ReFIT: Relevance Feedback from a Reranker during Inference
- URL: http://arxiv.org/abs/2305.11744v2
- Date: Tue, 28 May 2024 17:12:02 GMT
- Title: ReFIT: Relevance Feedback from a Reranker during Inference
- Authors: Revanth Gangi Reddy, Pradeep Dasigi, Md Arafat Sultan, Arman Cohan, Avirup Sil, Heng Ji, Hannaneh Hajishirzi,
- Abstract summary: Retrieve-and-rerank is a prevalent framework in neural information retrieval.
We propose to leverage the reranker to improve recall by making it provide relevance feedback to the retriever at inference time.

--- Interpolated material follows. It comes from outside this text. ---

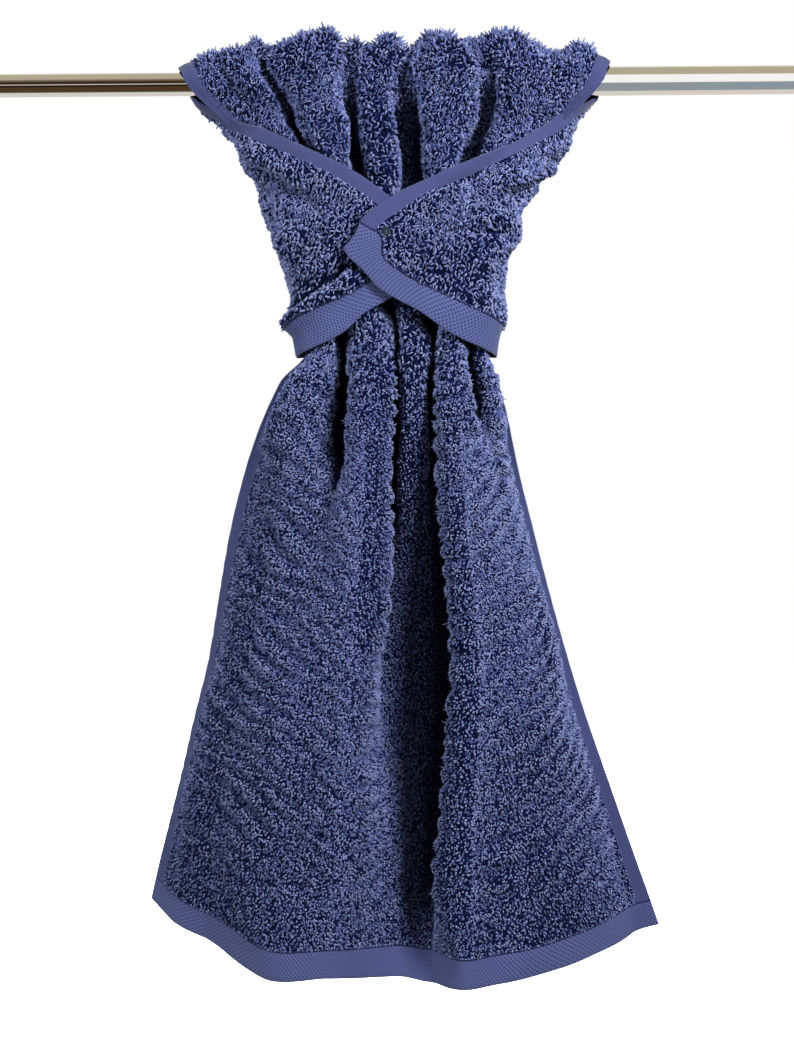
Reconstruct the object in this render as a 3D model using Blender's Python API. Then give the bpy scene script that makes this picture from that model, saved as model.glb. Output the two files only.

- Score: 109.33278799999582
- License: http://creativecommons.org/licenses/by/4.0/
- Abstract: Retrieve-and-rerank is a prevalent framework in neural information retrieval, wherein a bi-encoder network initially retrieves a pre-defined number of candidates (e.g., K=100), which are then reranked by a more powerful cross-encoder model. While the reranker often yields improved candidate scores compared to the retriever, its scope is confined to only the top K retrieved candidates. As a result, the reranker cannot improve retrieval performance in terms of Recall@K. In this work, we propose to leverage the reranker to improve recall by making it provide relevance feedback to the retriever at inference time. Specifically, given a test instance during inference, we distill the reranker's predictions for that instance into the retriever's query representation using a lightweight update mechanism. The aim of the distillation loss is to align the retriever's candidate scores more closely with those produced by the reranker. The algorithm then proceeds by executing a second retrieval step using the updated query vector. We empirically demonstrate that this method, applicable to various retrieve-and-rerank frameworks, substantially enhances retrieval recall across multiple domains, languages, and modalities.